For the limit to converge, all coefficients of t must be negative ((and not zero, because of the denominators that resulted after integration)), and that means that

\(\large \displaystyle \alpha-s<0 \) ---> \(\large \displaystyle \alpha<s \)
\(\large \displaystyle -(\alpha+s) <0 \) ---> \(\large \displaystyle s>-\alpha \)

And so it would be that:
\(\large \displaystyle s>| \alpha| \)

Answer 7

And everywhere I look I keep seeing just \(\large \displaystyle s> \alpha \).

Answer 8

(by the way, same question comes up for \(\large \displaystyle \cosh(\alpha t)\).... just is for sinh )

Answer 9

Ahh I am going to guess that \(\alpha\) is always just assumed to be greater than 0 since it being negative ultimately results in the same answer, like you have there \(|\alpha| <s\) .

For instance, if you picked an alpha less than 0 you'd be able to pick \(\alpha = - \beta\) and make it positive,

\[\sinh(\alpha t) = \sinh(-\beta t) = -\sinh (\beta t)\]

Probably not a very satisfying answer, sorry haha but at least you seem to be doing a pretty thorough job of self studying which is impressive. :D

Answer 10

sinh(X)= sin(ix)?

Answer 11

Well, I thought that hyperbolic easier.

Answer 12

Generically, you are just having e^(at+b)

Answer 13

it is im tryna determine the hyperbolix equation but i wanna do it myself thats how u get sinh from sin right

Answer 14

It might not work the imaginary way.

Answer 15

Hey stop trying to hijack idku 's question lol

Answer 16

lol sry :D

Answer 17

I won't derive Euler's Formula through Taylor series for e^x, it's pretty obvious without me.

\(\large\displaystyle {\cal L}\{\sinh(\alpha t)\}(s)=\lim_{N\to\infty}\int\limits_{0}^{N} e^{-st}i\sin(\alpha t)dt\)

the i is on the outside actually.

Answer 18

yes, I have seen that previously, while doing Dirichlet's test.

Answer 19

(for series conv)

Answer 20

But, then you need integration by parts twice to solve for this integral.

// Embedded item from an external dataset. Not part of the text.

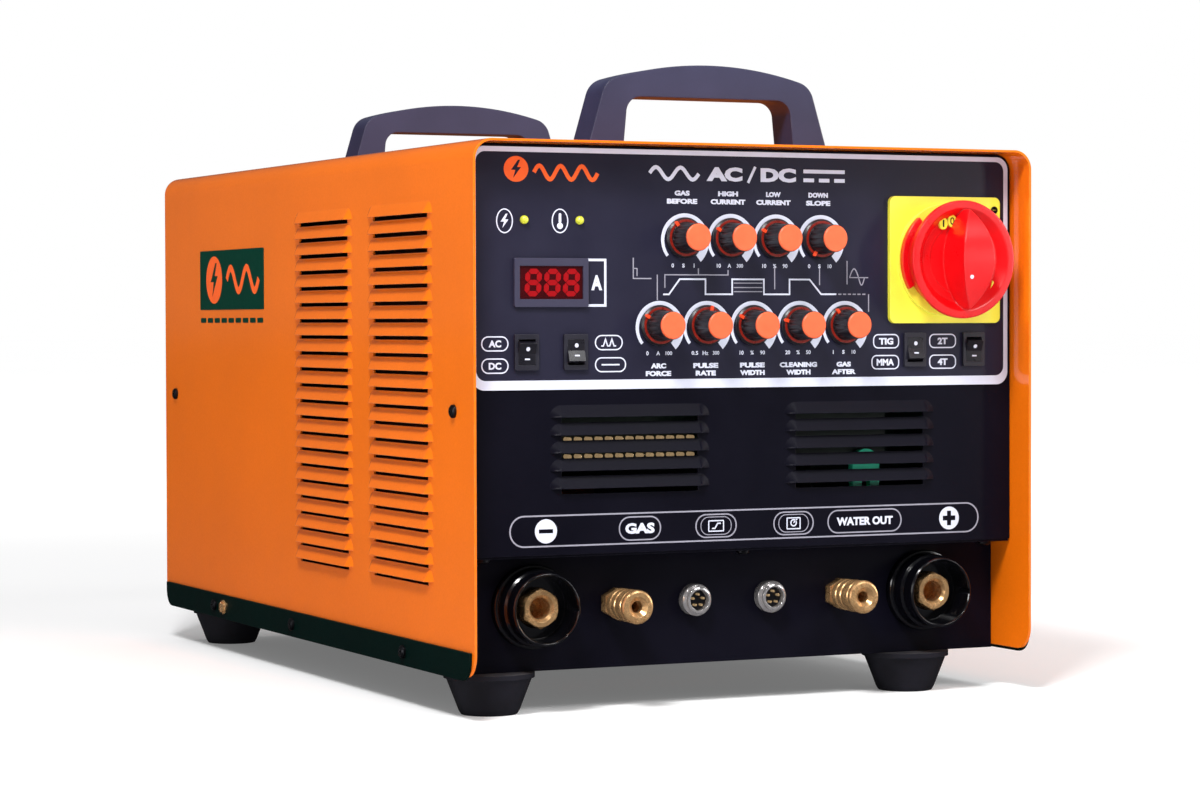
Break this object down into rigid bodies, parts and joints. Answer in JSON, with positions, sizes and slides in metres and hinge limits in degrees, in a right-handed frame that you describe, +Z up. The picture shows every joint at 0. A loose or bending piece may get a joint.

Not the best way:)

Answer 21

In any case, Kainui, I guess, yes, \(\alpha>0\) is the presumption.
Otherwise, I don't see a lot of sense....

Answer 22

There's actually a third way of solving this integral without going to Euler's identity or doing integration by parts twice. You can invert a 2x2 matrix haha :P

Answer 23

Matrix? I haven't really done anything in Linear Algebra. I read about transformation, linear dependence, of course Gaussian elimination, "does S span R^n" and all introductory stuff...

Answer 24

Can you show me?

Answer 25

(what do I have to know to view this? I might not be eligible knowledge-wise)

Answer 26

Well if you can invert a 2x2 matrix, that's about all you need to know, it's sorta a strange trick if you're not used to it but once you know it it gets comfortable fast and you can use it to solve some differential equations as well.

Answer 27

Oh, take the inverse of.
Yes, I do.

Answer 28

I can take the inverse of any square-matrix!

Answer 29

Differentiation is a linear operator and the derivatives of \(e^{ax}\cos (bx)\) and \(e^{ax}\sin(bx)\) is closed, it's a 2D space if you wish to think of it that way, so you can use these as your basis vectors for your space, so the column vector:

\[ [ 3,-7]^\top \]
represents the function:

\[3 e^{ax} \cos(bx) -7 e^{ax}\sin(bx)\]

So here's where the fun comes in.

Answer 30

sorry to interrupt, but

we got s > a and s >-a

then how did that become s > |a| ????????????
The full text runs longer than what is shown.